- Born: July 12, 1936 (age 90) Boston, Massachusetts, U.S.
- Education: Boston College
- Occupations: Business manager; President of the Boston Red Sox (1987–2001); CEO of the Boston Red Sox (1994–2001); Chairman of the Yawkey Foundation (2007–present);
- Awards: Boston Red Sox Hall of Fame (2002);

= John Harrington (baseball) =

American business manager and baseball executive

John Leo Harrington (born July 12, 1936) is an American retired business manager and former executive in Major League Baseball (MLB). He was president of the Boston Red Sox from 1987 through 2001, also acting as CEO during much of the time the Red Sox were owned by the JRY Trust (1992–2001).

==Early life and career==
Harrington graduated from Boston College in 1957, and received his MBA there in 1966. After college, he was an officer in the U.S. Navy, then worked for both the General Accounting Office and NASA. He eventually became an accounting professor at Boston College until 1970, where he was hired by Joe Cronin, president of the American League, to be the league's controller.

==Boston Red Sox==
After Cronin retired, Harrington was hired by Red Sox owner Tom Yawkey as treasurer of the Red Sox. Yawkey died in 1976 and was eventually replaced by his wife Jean, who sold the team in 1977 to a syndicate headed by general partners Buddy LeRoux and Haywood Sullivan. To gain approval of the sale by the American League, Mrs. Yawkey joined the ownership group in 1978 as its third general partner and club president. Harrington left the team to work for Governor Edward King of Massachusetts and then for a Lloyd's of London insurance affiliate. But he eventually returned to the Red Sox in the mid-1980s, during a period of strife between LeRoux and his partners, and became an important advisor to Mrs. Yawkey. Harrington also became the first non-owner to be the team's president, a position he held during 1987–2001.

===CEO===
After Jean Yawkey's death in 1992, as trustee of the JRY Trust, Harrington arranged for the Trust to buy out the shares of Sullivan, the last remaining general partner. He completely overhauled the front office, bringing in general manager Dan Duquette from the Montreal Expos. Under Harrington's leadership the team compiled one of the best records in baseball; the team won the 1986 American League Championship Series; won the American League East division in 1986, 1988, 1990 and 1995; and won the Wild Card in 1998 and 1999.

Harrington was instrumental in acquiring Pedro Martínez, Manny Ramírez, Jason Varitek, Tim Wakefield, Johnny Damon, Derek Lowe and other stars. Harrington built a new spring training facility in Fort Myers, Florida, and broadened the reach and popularity of Red Sox majority-owned New England Sports Network (NESN). He was responsible for bringing the All-Star Game to Fenway Park in 1999. He also played key roles within Major League Baseball. He was the lead negotiator for baseball owners during the 1994–95 Major League Baseball strike, and led the development of both interleague play and the creation of the Wild Card playoff format.

====Controversies====
During Harrington's tenure, the Red Sox were also embroiled in several controversial episodes. In 1997, All-Star pitcher Roger Clemens acrimoniously left the team to sign as a free agent with the Toronto Blue Jays, where he won a fourth Cy Young Award.
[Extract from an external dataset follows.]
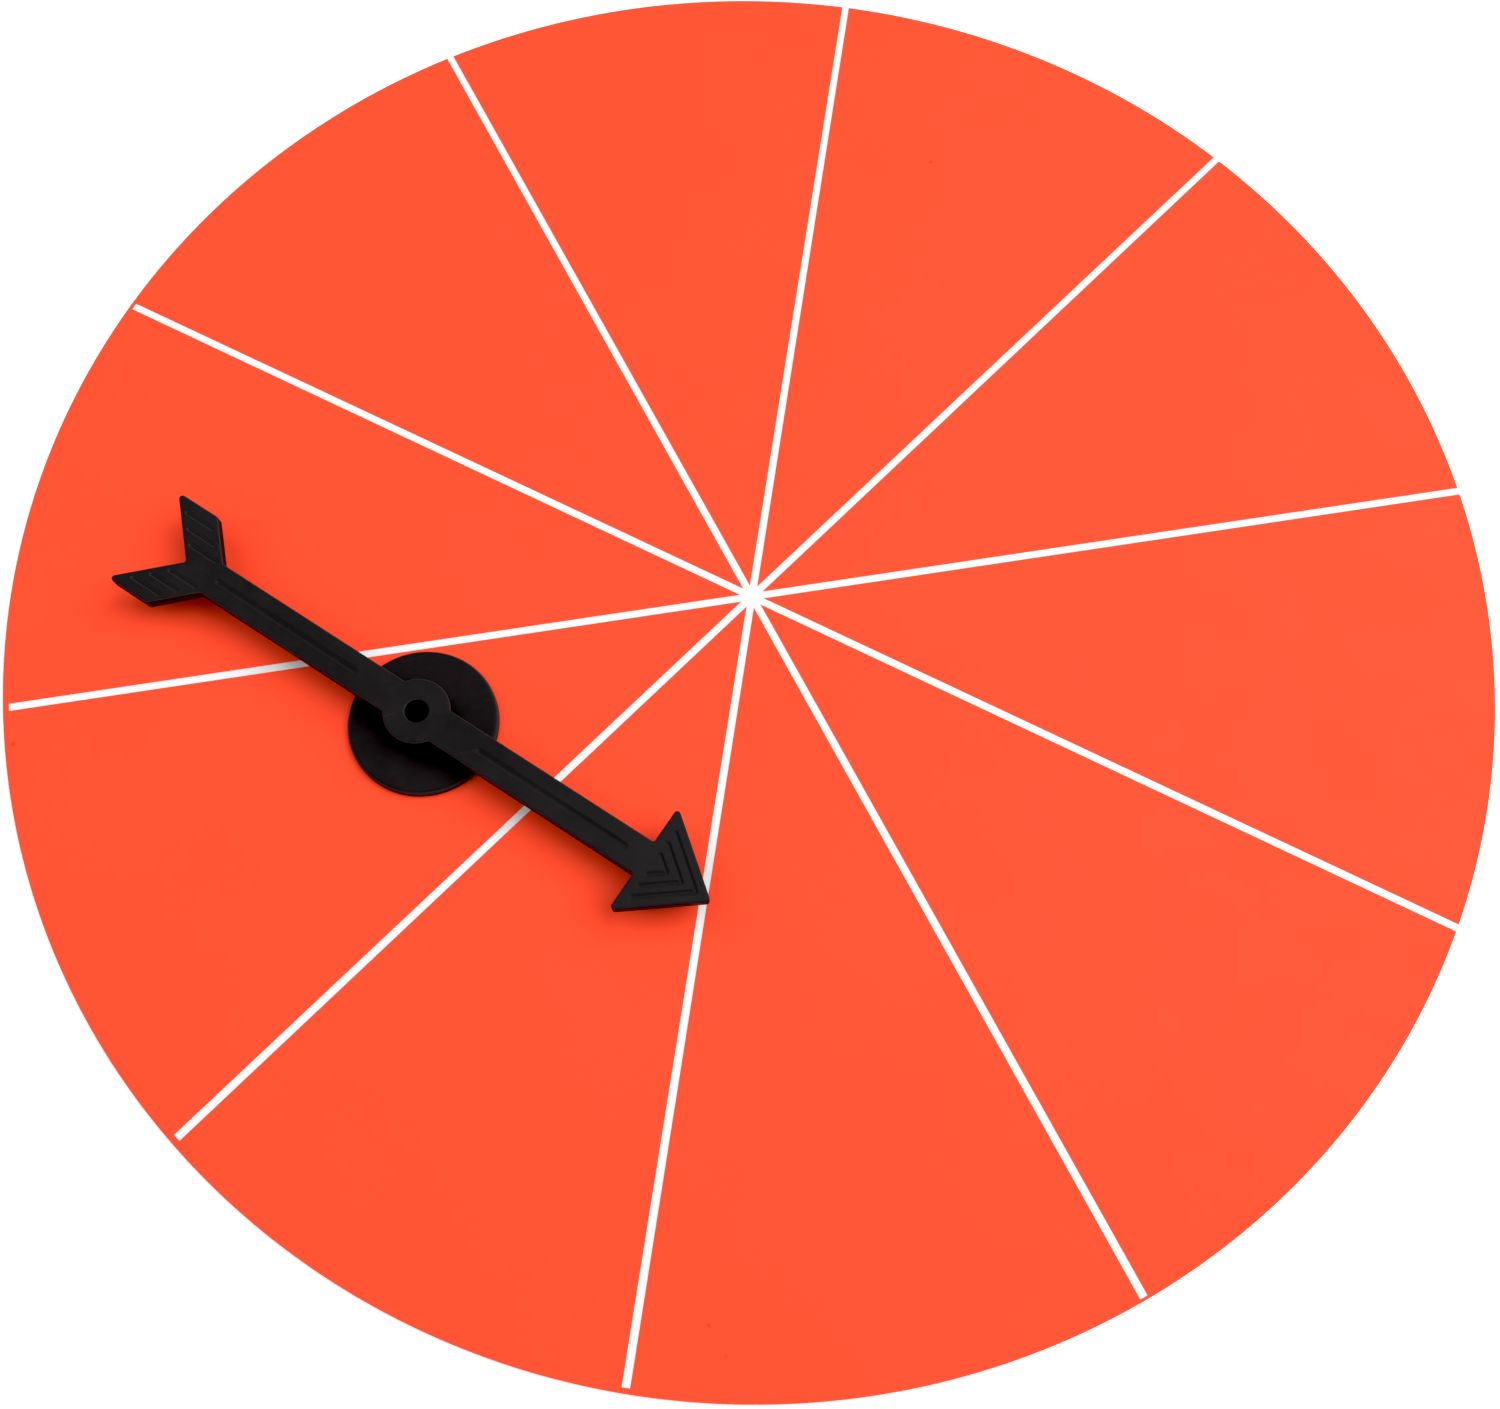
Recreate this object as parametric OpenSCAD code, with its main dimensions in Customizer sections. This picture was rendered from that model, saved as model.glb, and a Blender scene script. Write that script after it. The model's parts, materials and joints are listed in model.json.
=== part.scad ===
// Game spinner. A thin round magnetic wheel is printed in equal sectors, and a plastic arrow
// turns on a small magnetic base that sticks anywhere on it. Millimetres, +Z up. The origin is
// under the wheel's centre, on its back, and +Y runs along one of the printed lines.

/* [Wheel] */
// Diameter of the wheel
wheel_d = 300; // [260:5:400]
// Thickness of the flexible magnet sheet
sheet_t = 0.5; // [0.4:0.05:1.5]
// Thickness of the glue between the magnet sheet and the film
glue_t = 0.05; // [0.05:0.01:0.1]
// Thickness of the white face film
film_t = 0.15; // [0.1:0.01:0.3]
// Thickness of the printed red layer
print_t = 0.05; // [0.05:0.01:0.1]

/* [Print] */
// Number of sectors, one bare line between each pair
sectors = 10; // [4:1:16]
// Width of the bare lines
line_w = 1.5; // [0.8:0.1:3]
// How far inside the wheel's edge the lines are meant to stop
line_margin = 0.4; // [0.2:0.1:5]
// How far the print sits off the wheel's centre, to the right and away
print_shift = 0.6; // [0:0.1:0.8]
// How far the meeting point of the lines sits to the left of the wheel's centre
meet_shift = 0.85; // [0:0.05:1]

/* [Base] */
// Diameter of the base
base_d = 29.5; // [28:0.1:40]
// Thickness of the base's flat part
base_t = 2; // [2:0.1:3]
// Rounding of the base's top edge
base_round = 0.9; // [0.3:0.1:1]
// Base centre, to the right of the wheel's centre
pivot_x = -60.6; // [-80:0.1:50]
// Base centre, beyond the wheel's centre
pivot_y = -36.4; // [-50:0.1:50]
// Diameter of the base's magnet
magnet_d = 24.8; // [20:0.1:25]
// Thickness of the base's magnet
magnet_t = 1.1; // [0.8:0.1:1.1]

/* [Arrow] */
// Length from the pivot to the tip
tip_len = 67.1; // [60:0.1:80]
// Length from the pivot to the ends of the tail fins
tail_len = 67.4; // [64:0.1:80]
// Width of the shaft
shaft_w = 7.2; // [5:0.1:9]
// Width across the head's barbs
head_w = 23.6; // [18:0.1:28]
// Width across the tail fins
tail_w = 22; // [18:0.1:28]
// Thickness of the arrow
arrow_t = 3; // [2:0.1:4]
// Height of the arrow's top above the wheel's face
arrow_top = 8.8; // [8.5:0.1:12]
// Diameter of the hub
hub_d = 13.1; // [12:0.1:16]
// Direction of the arrow at rest, counter-clockwise from +X
arrow_angle = -24.45; // [-180:0.05:180]

/* [Arrow grooves] */
// Width of the grooves in the head and the fins
groove_w = 1.1; // [0.5:0.1:1.4]
// Width of the groove along each half of the shaft
shaft_groove_w = 1.5; // [0.5:0.1:2]
// Depth of the grooves
groove_depth = 0.4; // [0.2:0.05:0.8]

/* [Pivot] */
// Radius of the pin
pin_r = 1.55; // [1.4:0.05:1.7]
// Radial clearance of the hub's bore on the pin
running_gap = 0.05; // [0.03:0.01:0.08]
// Radius of the pin's snap head
snap_r = 2.05; // [1.95:0.05:2.1]
// Radius of the open hole in the hub's top
hole_r = 2.25; // [2.2:0.05:2.5]

/* [Hidden] */
$fn = 96;

// Wheel
wheel_r = wheel_d / 2;
film_z = sheet_t + glue_t;
print_z = film_z + film_t;
face_z = print_z + print_t;
first_line = 90;
print_centre = print_shift * [1, 1];
meeting_point = [-meet_shift, meet_shift * 0.4];

// Base, with heights above the wheel's face
base_r = base_d / 2;
magnet_r = magnet_d / 2;
magnet_gap = 0.05;
tape_t = 0.1;
recess_r = magnet_r + 0.1;
recess_h = magnet_gap + magnet_t + tape_t;
flange_r = 4;
flange_t = 0.45;
pocket_r = flange_r + 0.1;
pocket_h = recess_h + 0.05 + flange_t;
boss_r = 5.2;
boss_top = base_t + 0.4;
boss_hole_r = pin_r + 0.03;
bottom_chamfer = 0.2;
washer_t = 0.3;
washer_r = 4.2;
washer_hole_r = pin_r + 0.15;

// Arrow, with heights above the wheel's face
collar_r = 4.6;
collar_bottom = boss_top + washer_t + 0.1;
plate_bottom = arrow_top - arrow_t;
bore_r = pin_r + running_gap;
bearing_len = 2;
ledge_z = collar_bottom + bearing_len;
snap_z = ledge_z + 0.15;
snap_land = 0.2;
snap_h = 0.95;
snap_tip_r = 1.3;
slot_w = 0.7;
slot_bottom = collar_bottom + 0.6;
slot_angle = 35;

// Arrow outline, along +X from the pivot
barb_x = tip_len - 14.7;
notch_depth = tail_w / 2;
notch_x = notch_depth - tail_len;
fin_front_x = notch_x - 0.9;
fin_root_x = fin_front_x + (tail_w - shaft_w) / 2;
sharp_r = 0.7;
blunt_r = 0.5;
arc_steps = 6;
tip_slack = 0.45;
head_half_angle = atan2(head_w / 2, tip_len + tip_slack - barb_x);

// Grooves
shaft_groove_start = 14.8;
shaft_groove_end = 48.2;
chevron_x = barb_x + 2.3;
chevron_pitch = 3.25;
chevron_margin = 3.65;
fin_groove_y = 3.2;
fin_groove_pitch = 2.55;
fin_groove_margin = 1.6;

over = 1;
red = [0.98, 0.28, 0.17];
white = [0.97, 0.97, 0.97];
black = [0.1, 0.09, 0.1];
ferrite = [0.2, 0.17, 0.15];
glue_grey = [0.8, 0.79, 0.74];
nylon = [0.88, 0.87, 0.83];

function dir(angle) = [cos(angle), sin(angle)];
function unit(v) = v / norm(v);
function mirrored(points) = [for (i = [len(points) - 1:-1:0]) [points[i].x, -points[i].y, points[i].z]];

// Points of an arc about centre c, from angle a to angle b
function arc(c, r, a, b) = [for (i = [0:arc_steps]) c + r * dir(a + (b - a) * i / arc_steps)];

// The arc of radius r that rounds corner q of an outline coming from p and going on to s
function rounded_corner(p, q, s, r) =
    let (
        u = unit(p - q),
        v = unit(s - q),
        half = acos(u * v) / 2,
        c = q + unit(u + v) * r / sin(half),
        start = q + u * r / tan(half) - c,
        turn = (u.x * v.y - u.y * v.x > 0 ? -1 : 1) * (180 - 2 * half),
        a = atan2(start.y, start.x)
    )
    arc(c, r, a, a + turn);

// A closed outline from corners [x, y, rounding radius]
function rounded_outline(corners) = [
    for (i = [0:len(corners) - 1])
        let (n = len(corners), p = corners[(i + n - 1) % n], q = corners[i], s = corners[(i + 1) % n])
            each rounded_corner([p.x, p.y], [q.x, q.y], [s.x, s.y], q.z)
];

// Upper half of the arrow, from its tip back to the tail's notch
half_corners = [
    [barb_x, head_w / 2, sharp_r],
    [barb_x, shaft_w / 2, blunt_r],
    [fin_root_x, shaft_w / 2, blunt_r],
    [fin_front_x, tail_w / 2, blunt_r],
    [-tail_len, tail_w / 2, sharp_r]
];
tip_corner = [[tip_len + tip_slack, 0, sharp_r]];
notch_corner = [[notch_x, 0, blunt_r]];
arrow_outline = rounded_outline(concat(tip_corner, half_corners, notch_corner, mirrored(half_corners)));

// How far from the wheel's centre a line at this angle ends. One that would stop very close to
// the edge runs out over it.
function line_reach(angle) =
    let (reach = wheel_r - line_margin + print_centre * dir(angle))
        reach > wheel_r - line_margin ? wheel_r + over : reach;

module ring_profile(points) {
    rotate_extrude() polygon(points);
}

module on_base() {
    translate([pivot_x, pivot_y, face_z]) children();
}

module on_arrow() {
    on_base() rotate(arrow_angle) children();
}

module printed_line(angle) {
    length = line_reach(angle) - meeting_point * dir(angle);
    translate([meeting_point.x, meeting_point.y, -over])
        rotate(angle)
            translate([0, -line_w / 2, 0])
                cube([length, line_w, print_t + 2 * over]);
}

module magnet_sheet() {
    color(ferrite) cylinder(r = wheel_r, h = sheet_t);
}

module adhesive_film() {
    color(glue_grey) translate([0, 0, sheet_t]) cylinder(r = wheel_r, h = glue_t);
}

module white_film() {
    color(white) translate([0, 0, film_z]) cylinder(r = wheel_r, h = film_t);
}

module red_print() {
    color(red)
        translate([0, 0, print_z])
            difference() {
                cylinder(r = wheel_r, h = print_t);
                for (i = [0:sectors - 1]) printed_line(first_line - i * 360 / sectors);
            }
}

module base_housing() {
    top_edge = arc([base_r - base_round, base_t - base_round], base_round, 0, 90);
    color(black)
        on_base()
            ring_profile(concat(
                [
                    [boss_hole_r, pocket_h],
                    [pocket_r, pocket_h],
                    [pocket_r, recess_h],
                    [recess_r, recess_h],
                    [recess_r, 0],
                    [base_r - bottom_chamfer, 0],
                    [base_r, bottom_chamfer]
                ],
                top_edge,
                [
                    [boss_r, base_t],
                    [boss_r, boss_top],
                    [boss_hole_r, boss_top]
                ]
            ));
}

module base_magnet() {
    color(ferrite)
        on_base()
            translate([0, 0, magnet_gap])
                cylinder(r = magnet_r, h = magnet_t);
}

module magnet_tape() {
    color(glue_grey)
        on_base()
            translate([0, 0, magnet_gap + magnet_t])
                cylinder(r = magnet_r, h = tape_t);
}

module pivot_pin() {
    color(black)
        on_base()
            difference() {
                ring_profile([
                    [0, pocket_h - flange_t],
                    [flange_r, pocket_h - flange_t],
                    [flange_r, pocket_h],
                    [pin_r, pocket_h],
                    [pin_r, snap_z],
                    [snap_r, snap_z],
                    [snap_r, snap_z + snap_land],
                    [snap_tip_r, snap_z + snap_h],
                    [0, snap_z + snap_h]
                ]);
                rotate(slot_angle)
                    translate([-snap_r - over, -slot_w / 2, slot_bottom])
                        cube([2 * (snap_r + over), slot_w, snap_z + snap_h]);
            }
}

module thrust_washer() {
    color(nylon)
        on_base()
            ring_profile([
                [washer_hole_r, boss_top],
                [washer_r, boss_top],
                [washer_r, boss_top + washer_t],
                [washer_hole_r, boss_top + washer_t]
            ]);
}

// The cutter of one groove: an outline sunk from the arrow's top face
module groove(outline) {
    translate([0, 0, arrow_top - groove_depth])
        linear_extrude(groove_depth + over)
            polygon(outline);
}

module shaft_groove() {
    groove([
        [shaft_groove_start, -shaft_groove_w / 2],
        [shaft_groove_end, -shaft_groove_w / 2],
        [shaft_groove_end, shaft_groove_w / 2],
        [shaft_groove_start, shaft_groove_w / 2]
    ]);
}

// A chevron parallel to the head's edges, cut off square with the head's back
module chevron(apex_x) {
    half = groove_w / 2 / sin(head_half_angle);
    outer = apex_x + half;
    inner = apex_x - half;
    slope = tan(head_half_angle);
    groove([
        [chevron_x, (outer - chevron_x) * slope],
        [chevron_x, max(inner - chevron_x, 0) * slope],
        [inner, 0],
        [chevron_x, -max(inner - chevron_x, 0) * slope],
        [chevron_x, -(outer - chevron_x) * slope],
        [outer, 0]
    ]);
}

// A fin groove along the arrow, its ends slanted as the fin's own edges
module fin_groove(y) {
    rear = notch_x + fin_groove_margin;
    front = fin_root_x + shaft_w / 2 - fin_groove_margin;
    low = y - groove_w / 2;
    high = y + groove_w / 2;
    groove([
        [rear - low, low],
        [front - low, low],
        [front - high, high],
        [rear - high, high]
    ]);
}

module arrow() {
    color(black)
        on_arrow()
            difference() {
                union() {
                    translate([0, 0, plate_bottom]) linear_extrude(arrow_t) polygon(arrow_outline);
                    translate([0, 0, plate_bottom]) cylinder(d = hub_d, h = arrow_t);
                    translate([0, 0, collar_bottom])
                        cylinder(r = collar_r, h = arrow_top - collar_bottom);
                }
                translate([0, 0, collar_bottom - over]) cylinder(r = bore_r, h = arrow_top);
                translate([0, 0, ledge_z]) cylinder(r = hole_r, h = arrow_top);
                for (turn = [0, 180]) rotate(turn) shaft_groove();
                for (i = [0:2]) chevron(tip_len - chevron_margin + sharp_r - i * chevron_pitch);
                for (side = [0, 1], i = [0:2])
                    mirror([0, side, 0]) fin_groove(fin_groove_y + i * fin_groove_pitch);
            }
}

magnet_sheet();
adhesive_film();
white_film();
red_print();
base_housing();
base_magnet();
magnet_tape();
pivot_pin();
thrust_washer();
arrow();
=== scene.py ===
import json
import math

import bmesh
import bpy
from mathutils import Matrix, Vector
from mathutils.geometry import delaunay_2d_cdt


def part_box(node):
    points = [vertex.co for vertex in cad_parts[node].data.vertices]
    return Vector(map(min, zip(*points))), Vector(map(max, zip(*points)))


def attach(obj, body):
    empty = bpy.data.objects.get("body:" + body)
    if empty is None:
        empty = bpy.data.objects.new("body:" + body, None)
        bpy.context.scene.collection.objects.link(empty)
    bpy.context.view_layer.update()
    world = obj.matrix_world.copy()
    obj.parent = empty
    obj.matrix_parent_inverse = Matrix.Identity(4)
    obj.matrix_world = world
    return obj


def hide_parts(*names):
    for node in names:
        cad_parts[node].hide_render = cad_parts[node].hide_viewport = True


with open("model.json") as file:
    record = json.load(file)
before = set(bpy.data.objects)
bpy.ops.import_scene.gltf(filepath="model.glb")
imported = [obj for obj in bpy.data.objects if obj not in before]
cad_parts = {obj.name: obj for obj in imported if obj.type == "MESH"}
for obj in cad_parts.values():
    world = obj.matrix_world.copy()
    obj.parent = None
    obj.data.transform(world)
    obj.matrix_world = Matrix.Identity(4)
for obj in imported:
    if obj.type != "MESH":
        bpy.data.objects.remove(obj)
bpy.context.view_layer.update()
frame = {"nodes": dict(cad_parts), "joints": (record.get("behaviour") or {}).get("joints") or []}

# Lengths below are millimetres; MM turns them into Blender's metres.
MM = 0.001

# The wheel's layers, from the frame
WHEEL_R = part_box("magnet_sheet")[1].x / MM
SHEET_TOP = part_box("magnet_sheet")[1].z / MM
FILM_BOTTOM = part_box("white_film")[0].z / MM
PRINT_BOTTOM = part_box("red_print")[0].z / MM
FACE_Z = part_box("red_print")[1].z / MM

# The pivot and the heights of what turns on it, from the frame
SPIN = next(joint for joint in frame["joints"] if joint["name"] == "arrow_spin")
PIVOT = Vector(SPIN["pos_m"]) / MM
COLLAR_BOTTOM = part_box("arrow")[0].z / MM
ARROW_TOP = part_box("arrow")[1].z / MM
BASE_R = (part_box("base_housing")[1].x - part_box("base_housing")[0].x) / 2 / MM
BOSS_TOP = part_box("base_housing")[1].z / MM
MAGNET_R = (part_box("base_magnet")[1].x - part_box("base_magnet")[0].x) / 2 / MM
MAGNET_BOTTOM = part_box("base_magnet")[0].z / MM
MAGNET_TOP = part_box("base_magnet")[1].z / MM
TAPE_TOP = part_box("magnet_tape")[1].z / MM

# The print: ten bare lines from a point near the centre
SECTORS = 10
LINE_W = 1.5
LINE_MARGIN = 0.4
PRINT_SHIFT = 0.6
MEETING_POINT = Vector((-0.85, 0.34))
FIRST_LINE = 90
RIM_STEPS = 720

# The base housing, above the wheel's face
BASE_T = 2.0
BASE_ROUND = 0.9
BOSS_R = 5.2
BOSS_HOLE_R = 1.58
POCKET_R = 4.1
POCKET_H = 1.75
MAGNET_GAP = 0.1
EASED = 0.15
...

Also in 1997, after infielder Wil Cordero was arrested on domestic assault charges, a half-dozen Red Sox front office members made a show of support on Cordero's behalf by appearing in court at his arraignment. Weeks later, Harrington initially refused to accept the terms of a negotiated settlement between the MLBPA players' union and the owners' Player Relations Committee to allow Cordero to return to the team. However, Harrington relented after the union threatened to file a grievance and owners' counsel advised him he was unlikely to prevail in court. Cordero's return drew criticism from women's rights advocates, and Cordero ultimately pleaded guilty to the charges after the season.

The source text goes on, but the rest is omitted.